Collected data:
** Begin **

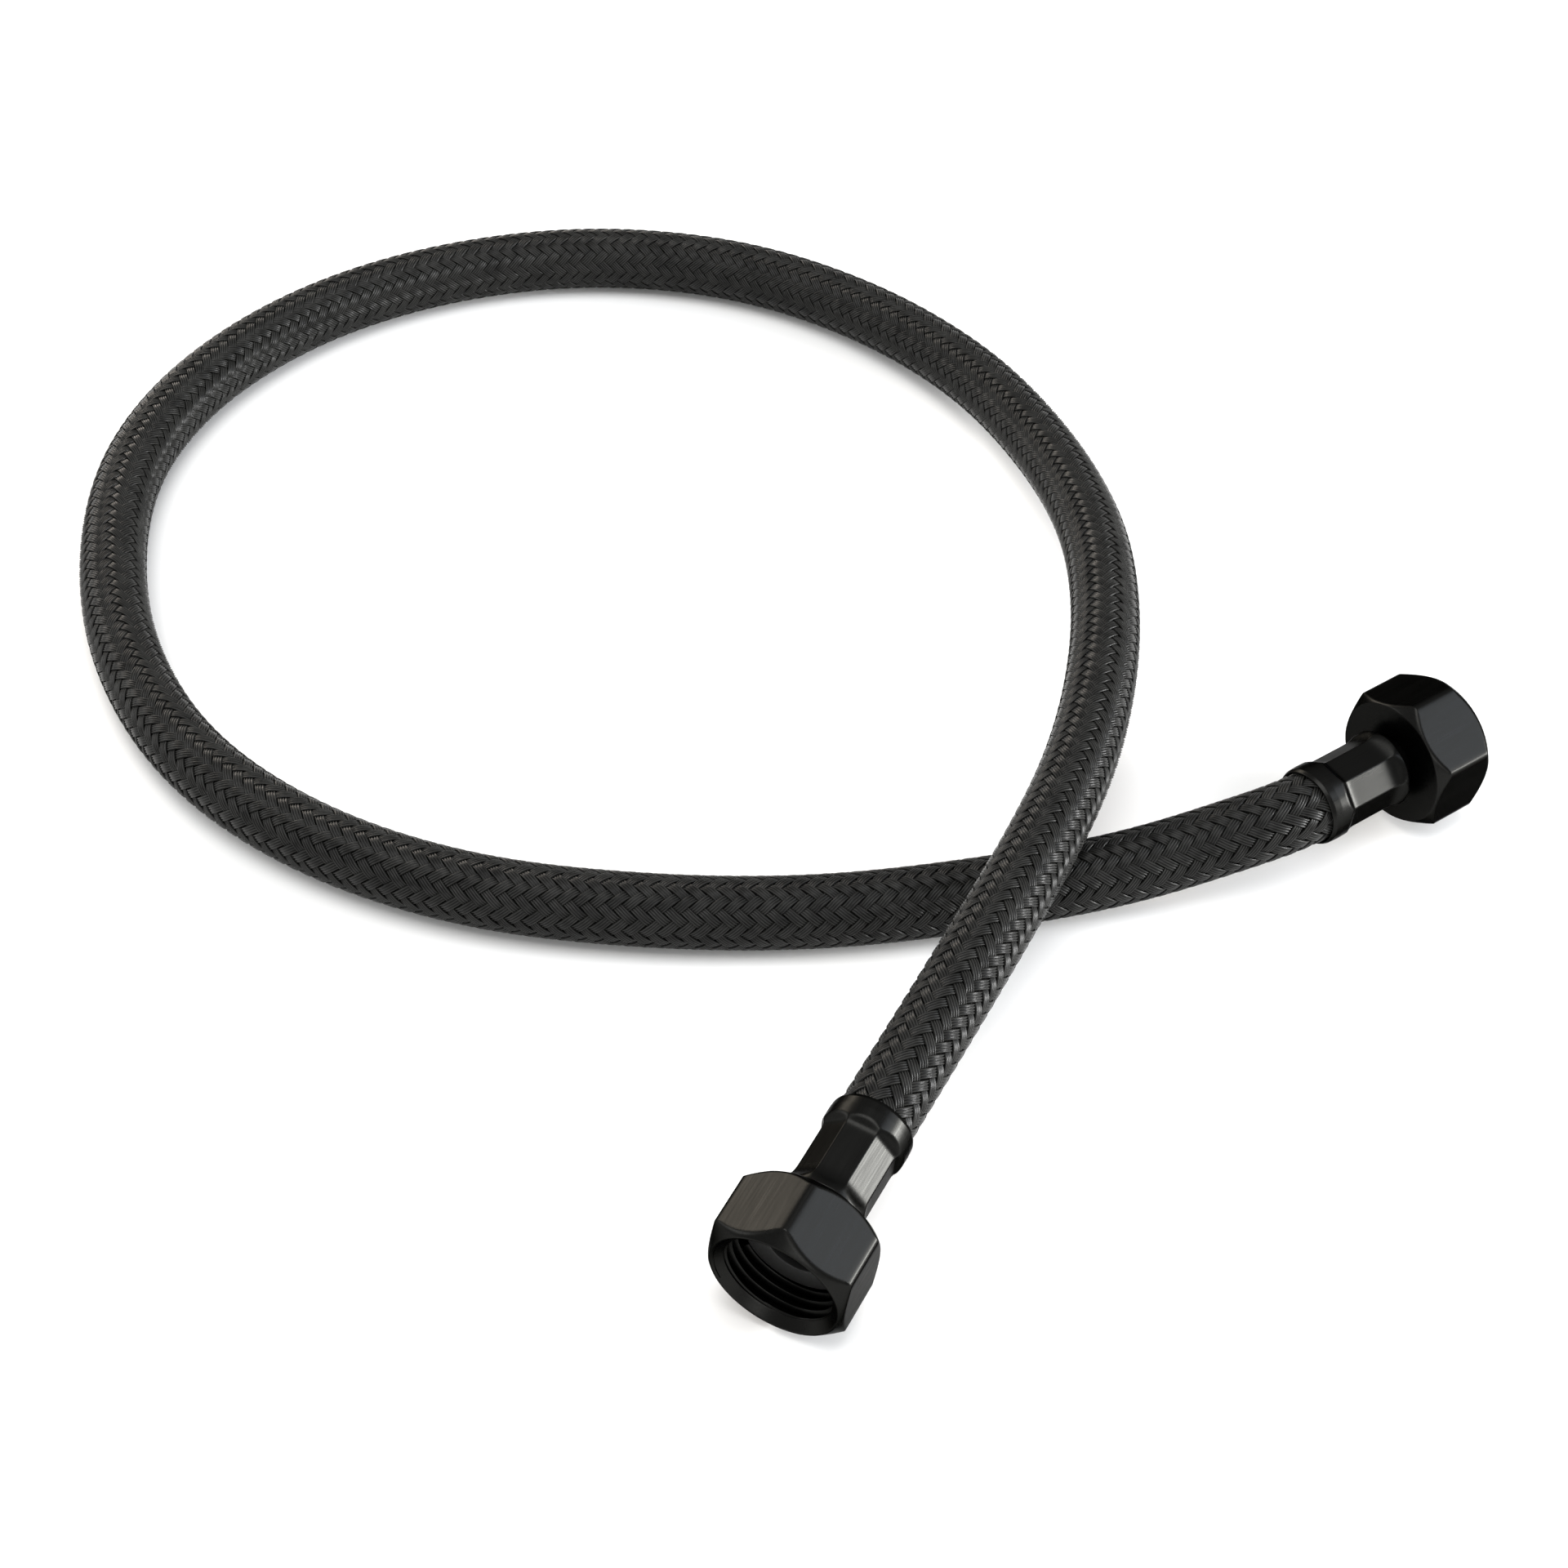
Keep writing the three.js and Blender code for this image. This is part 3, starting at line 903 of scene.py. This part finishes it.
class SUPPLYLINE_OT_ferrules(bpy.types.Operator):
    """Add the crimped ferrules, each pressed to eight flats behind a bell mouth"""

    bl_idname = "supply_line.ferrules"
    bl_label = "Crimped Ferrules"

    TURNS = {"front": -30.0, "rear": 30.0}
    FLATS_START = -18.5
    FLATS_END = -29.4
    NUT_SHOULDER_SLOPE = 0.55
    LIP_SHOULDER_SLOPE = 0.95
    SHOULDER_SOFTNESS = 0.28

    def execute(self, context):
        settings = context.scene.supply_line_fitting
        for end in ENDS:
            ferrule = self.add_ferrule(end, settings)
            smooth_by_angle(ferrule, 50)
            set_down(ferrule, fitting_place(end, self.TURNS[end]))
            coat = shared("satin black-plated brass", black_plated_brass, settings)
            give_finish(ferrule, coat)
            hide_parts(f"{end}_ferrule")
            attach(ferrule, "hose")
        return {"FINISHED"}

    def add_ferrule(self, end, settings):
        nut_end = -settings.ferrule_end / MM
        lip_end = -settings.lip_end / MM
        lip = settings.lip_radius / MM
        outline = [
            (lip - 0.35, lip_end),
            (lip - 0.05, lip_end + 0.7),
            (lip + 0.04, lip_end + 2.2),
            (lip, self.FLATS_END),
            (lip, nut_end - 0.4),
            (lip - 0.4, nut_end),
            (4.6, nut_end),
            (4.6, nut_end - 2.1),
            (5.6, nut_end - 2.1),
            (5.6, lip_end + 4.4),
            (6.9, lip_end + 2.2),
            (6.9, lip_end),
        ]
        ferrule = turned_piece(
            f"{end}_crimped_ferrule", outline, rounding=0.18, longest=0.27, segments=192,
        )

        def across_flats(station):
            """Flat between the shoulders, where the die's ends let the tube swell out."""
            rise = np.maximum(
                (station / MM - self.FLATS_START) * self.NUT_SHOULDER_SLOPE,
                (self.FLATS_END - station / MM) * self.LIP_SHOULDER_SLOPE,
            )
            eased = self.SHOULDER_SOFTNESS * np.logaddexp(0, rise / self.SHOULDER_SOFTNESS)
            return settings.ferrule_flats + 2 * eased * MM

        press_flats(ferrule, 8, across_flats, rounding=0.42 * MM, inner_radius=5.75 * MM)
        return ferrule


class SUPPLYLINE_OT_stems(bpy.types.Operator):
    """Add the barbed stems that the nuts turn on"""

    bl_idname = "supply_line.stems"
    bl_label = "Stems"

    BORE = 2.5
    TAIL_END = -31.7
    BARB_ROOT = 3.2
    BARB_TIP = 3.45
    COLLAR = 5.2
    FLANGE = 8.7
    FLANGE_FRONT = -10
    FLANGE_BACK = -11.2

    def execute(self, context):
        settings = context.scene.supply_line_fitting
        ferrule_end = -settings.ferrule_end / MM
        for end in ENDS:
            outline = [
                (self.BARB_ROOT, self.TAIL_END), (self.BARB_TIP, -28.5),
                (self.BARB_ROOT, -28.2), (self.BARB_TIP, -25),
                (self.BARB_ROOT, -24.8), (self.BARB_TIP, -21),
                (self.BARB_ROOT, -20.8), (self.BARB_ROOT, ferrule_end - 2.2),
                (4.3, ferrule_end - 2.2), (4.3, ferrule_end + 0.3),
                (self.COLLAR, ferrule_end + 0.3), (self.COLLAR, self.FLANGE_BACK),
                (self.FLANGE, self.FLANGE_BACK), (self.FLANGE, self.FLANGE_FRONT),
                (self.BORE + 0.6, self.FLANGE_FRONT), (self.BORE, self.FLANGE_FRONT - 0.6),
                (self.BORE, self.TAIL_END),
            ]
            stem = turned_piece(
                f"{end}_barbed_stem", outline, rounding=0.08, longest=1.5, segments=96,
            )
            smooth_by_angle(stem, 40)
            set_down(stem, fitting_place(end, 0))
            coat = shared("satin black-plated brass", black_plated_brass, settings)
            give_finish(stem, coat)
            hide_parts(f"{end}_stem")
            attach(stem, "hose")
        return {"FINISHED"}


class SUPPLYLINE_OT_gaskets(bpy.types.Operator):
    """Add the flat gaskets held in the nuts"""

    bl_idname = "supply_line.gaskets"
    bl_label = "Gaskets"

    HOLE = 5
    RADIUS = 9.2
    BACK = -8.9
    FRONT = -7.5

    def execute(self, context):
        settings = context.scene.supply_line_hose
        for end in ENDS:
            outline = [
                (self.HOLE, self.BACK), (self.RADIUS, self.BACK),
                (self.RADIUS, self.FRONT), (self.HOLE, self.FRONT),
            ]
            gasket = turned_piece(
                f"{end}_flat_gasket", outline, rounding=0.2, longest=0.8, segments=96,
            )
            smooth_by_angle(gasket, 40)
            set_down(gasket, fitting_place(end, 0))
            give_finish(gasket, shared("EPDM rubber", epdm_rubber, settings))
            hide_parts(f"{end}_gasket")
            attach(gasket, f"{end}_gasket")
        return {"FINISHED"}


class SUPPLYLINE_PT_panel(bpy.types.Panel):
    """Lists the pieces of the supply line"""

    bl_label = "Supply Line"
    bl_idname = "SUPPLYLINE_PT_panel"
    bl_space_type = "VIEW_3D"
    bl_region_type = "UI"
    bl_category = "Supply Line"

    def draw(self, context):
        for operator in OPERATORS:
            self.layout.operator(operator.bl_idname)


OPERATORS = (
    SUPPLYLINE_OT_stage,
    SUPPLYLINE_OT_hose,
    SUPPLYLINE_OT_nuts,
    SUPPLYLINE_OT_ferrules,
    SUPPLYLINE_OT_stems,
    SUPPLYLINE_OT_gaskets,
)
SETTINGS = {
    "supply_line_hose": HoseSettings,
    "supply_line_fitting": FittingSettings,
    "supply_line_stage": StageSettings,
}
CLASSES = (*SETTINGS.values(), *OPERATORS, SUPPLYLINE_PT_panel)


def register():
    for cls in CLASSES:
        bpy.utils.register_class(cls)
    for name, group in SETTINGS.items():
        setattr(bpy.types.Scene, name, bpy.props.PointerProperty(type=group))


def unregister():
    for name in SETTINGS:
        delattr(bpy.types.Scene, name)
    for cls in reversed(CLASSES):
        bpy.utils.unregister_class(cls)


def main():
    register()
    bpy.ops.supply_line.stage()
    bpy.ops.supply_line.hose()
    bpy.ops.supply_line.nuts()
    bpy.ops.supply_line.ferrules()
    bpy.ops.supply_line.stems()
    bpy.ops.supply_line.gaskets()


if __name__ == "__main__":
    main()
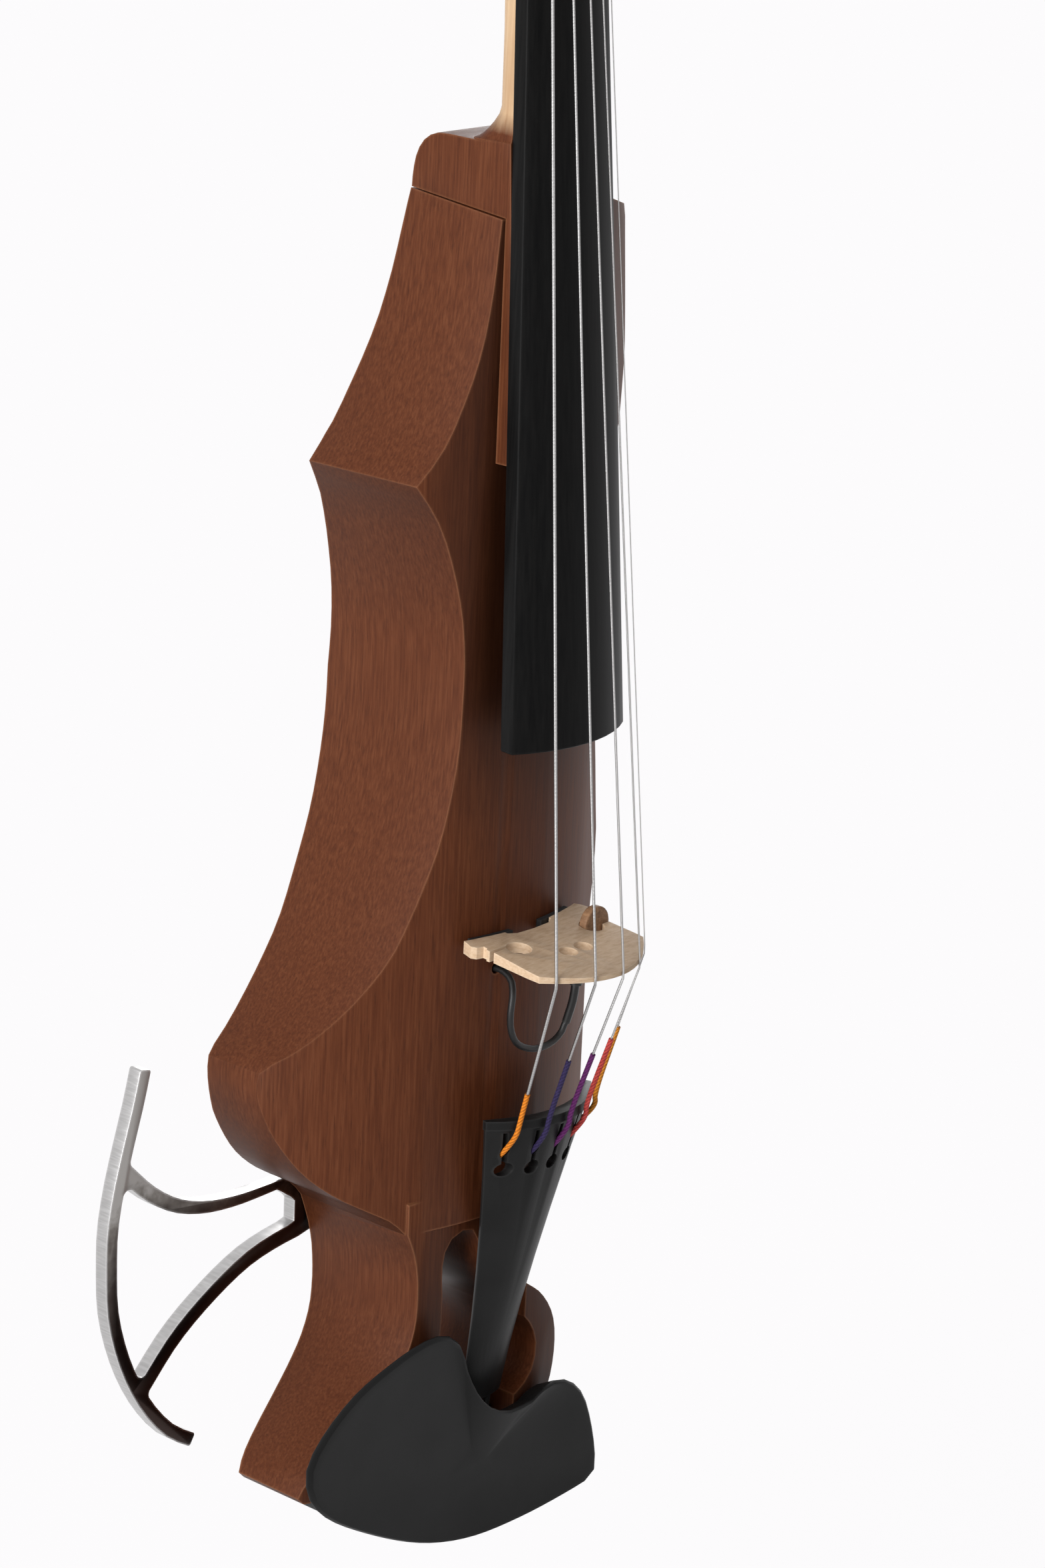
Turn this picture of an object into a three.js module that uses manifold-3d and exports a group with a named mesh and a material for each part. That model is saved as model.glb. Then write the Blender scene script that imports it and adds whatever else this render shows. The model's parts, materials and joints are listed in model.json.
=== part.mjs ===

** End **

YOUR INSTRUCTIONS. Restate each entry word for word, please, but drop any images it holds.

WRITTEN RESPONSE.
Keep writing the three.js and Blender code for this image. This is part 3, starting at line 903 of scene.py. This part finishes it.
class SUPPLYLINE_OT_ferrules(bpy.types.Operator):
    """Add the crimped ferrules, each pressed to eight flats behind a bell mouth"""

    bl_idname = "supply_line.ferrules"
    bl_label = "Crimped Ferrules"

    TURNS = {"front": -30.0, "rear": 30.0}
    FLATS_START = -18.5
    FLATS_END = -29.4
    NUT_SHOULDER_SLOPE = 0.55
    LIP_SHOULDER_SLOPE = 0.95
    SHOULDER_SOFTNESS = 0.28

    def execute(self, context):
        settings = context.scene.supply_line_fitting
        for end in ENDS:
            ferrule = self.add_ferrule(end, settings)
            smooth_by_angle(ferrule, 50)
            set_down(ferrule, fitting_place(end, self.TURNS[end]))
            coat = shared("satin black-plated brass", black_plated_brass, settings)
            give_finish(ferrule, coat)
            hide_parts(f"{end}_ferrule")
            attach(ferrule, "hose")
        return {"FINISHED"}

    def add_ferrule(self, end, settings):
        nut_end = -settings.ferrule_end / MM
        lip_end = -settings.lip_end / MM
        lip = settings.lip_radius / MM
        outline = [
            (lip - 0.35, lip_end),
            (lip - 0.05, lip_end + 0.7),
            (lip + 0.04, lip_end + 2.2),
            (lip, self.FLATS_END),
            (lip, nut_end - 0.4),
            (lip - 0.4, nut_end),
            (4.6, nut_end),
            (4.6, nut_end - 2.1),
            (5.6, nut_end - 2.1),
            (5.6, lip_end + 4.4),
            (6.9, lip_end + 2.2),
            (6.9, lip_end),
        ]
        ferrule = turned_piece(
            f"{end}_crimped_ferrule", outline, rounding=0.18, longest=0.27, segments=192,
        )

        def across_flats(station):
            """Flat between the shoulders, where the die's ends let the tube swell out."""
            rise = np.maximum(
                (station / MM - self.FLATS_START) * self.NUT_SHOULDER_SLOPE,
                (self.FLATS_END - station / MM) * self.LIP_SHOULDER_SLOPE,
            )
            eased = self.SHOULDER_SOFTNESS * np.logaddexp(0, rise / self.SHOULDER_SOFTNESS)
            return settings.ferrule_flats + 2 * eased * MM

        press_flats(ferrule, 8, across_flats, rounding=0.42 * MM, inner_radius=5.75 * MM)
        return ferrule


class SUPPLYLINE_OT_stems(bpy.types.Operator):
    """Add the barbed stems that the nuts turn on"""

    bl_idname = "supply_line.stems"
    bl_label = "Stems"

    BORE = 2.5
    TAIL_END = -31.7
    BARB_ROOT = 3.2
    BARB_TIP = 3.45
    COLLAR = 5.2
    FLANGE = 8.7
    FLANGE_FRONT = -10
    FLANGE_BACK = -11.2

    def execute(self, context):
        settings = context.scene.supply_line_fitting
        ferrule_end = -settings.ferrule_end / MM
        for end in ENDS:
            outline = [
                (self.BARB_ROOT, self.TAIL_END), (self.BARB_TIP, -28.5),
                (self.BARB_ROOT, -28.2), (self.BARB_TIP, -25),
                (self.BARB_ROOT, -24.8), (self.BARB_TIP, -21),
                (self.BARB_ROOT, -20.8), (self.BARB_ROOT, ferrule_end - 2.2),
                (4.3, ferrule_end - 2.2), (4.3, ferrule_end + 0.3),
                (self.COLLAR, ferrule_end + 0.3), (self.COLLAR, self.FLANGE_BACK),
                (self.FLANGE, self.FLANGE_BACK), (self.FLANGE, self.FLANGE_FRONT),
                (self.BORE + 0.6, self.FLANGE_FRONT), (self.BORE, self.FLANGE_FRONT - 0.6),
                (self.BORE, self.TAIL_END),
            ]
            stem = turned_piece(
                f"{end}_barbed_stem", outline, rounding=0.08, longest=1.5, segments=96,
            )
            smooth_by_angle(stem, 40)
            set_down(stem, fitting_place(end, 0))
            coat = shared("satin black-plated brass", black_plated_brass, settings)
            give_finish(stem, coat)
            hide_parts(f"{end}_stem")
            attach(stem, "hose")
        return {"FINISHED"}


class SUPPLYLINE_OT_gaskets(bpy.types.Operator):
    """Add the flat gaskets held in the nuts"""

    bl_idname = "supply_line.gaskets"
    bl_label = "Gaskets"

    HOLE = 5
    RADIUS = 9.2
    BACK = -8.9
    FRONT = -7.5

    def execute(self, context):
        settings = context.scene.supply_line_hose
        for end in ENDS:
            outline = [
                (self.HOLE, self.BACK), (self.RADIUS, self.BACK),
                (self.RADIUS, self.FRONT), (self.HOLE, self.FRONT),
            ]
            gasket = turned_piece(
                f"{end}_flat_gasket", outline, rounding=0.2, longest=0.8, segments=96,
            )
            smooth_by_angle(gasket, 40)
            set_down(gasket, fitting_place(end, 0))
            give_finish(gasket, shared("EPDM rubber", epdm_rubber, settings))
            hide_parts(f"{end}_gasket")
            attach(gasket, f"{end}_gasket")
        return {"FINISHED"}


class SUPPLYLINE_PT_panel(bpy.types.Panel):
    """Lists the pieces of the supply line"""

    bl_label = "Supply Line"
    bl_idname = "SUPPLYLINE_PT_panel"
    bl_space_type = "VIEW_3D"
    bl_region_type = "UI"
    bl_category = "Supply Line"

    def draw(self, context):
        for operator in OPERATORS:
            self.layout.operator(operator.bl_idname)


OPERATORS = (
    SUPPLYLINE_OT_stage,
    SUPPLYLINE_OT_hose,
    SUPPLYLINE_OT_nuts,
    SUPPLYLINE_OT_ferrules,
    SUPPLYLINE_OT_stems,
    SUPPLYLINE_OT_gaskets,
)
SETTINGS = {
    "supply_line_hose": HoseSettings,
    "supply_line_fitting": FittingSettings,
    "supply_line_stage": StageSettings,
}
CLASSES = (*SETTINGS.values(), *OPERATORS, SUPPLYLINE_PT_panel)


def register():
    for cls in CLASSES:
        bpy.utils.register_class(cls)
    for name, group in SETTINGS.items():
        setattr(bpy.types.Scene, name, bpy.props.PointerProperty(type=group))


def unregister():
    for name in SETTINGS:
        delattr(bpy.types.Scene, name)
    for cls in reversed(CLASSES):
        bpy.utils.unregister_class(cls)


def main():
    register()
    bpy.ops.supply_line.stage()
    bpy.ops.supply_line.hose()
    bpy.ops.supply_line.nuts()
    bpy.ops.supply_line.ferrules()
    bpy.ops.supply_line.stems()
    bpy.ops.supply_line.gaskets()


if __name__ == "__main__":
    main()
Turn this picture of an object into a three.js module that uses manifold-3d and exports a group with a named mesh and a material for each part. That model is saved as model.glb. Then write the Blender scene script that imports it and adds whatever else this render shows. The model's parts, materials and joints are listed in model.json.
=== part.mjs ===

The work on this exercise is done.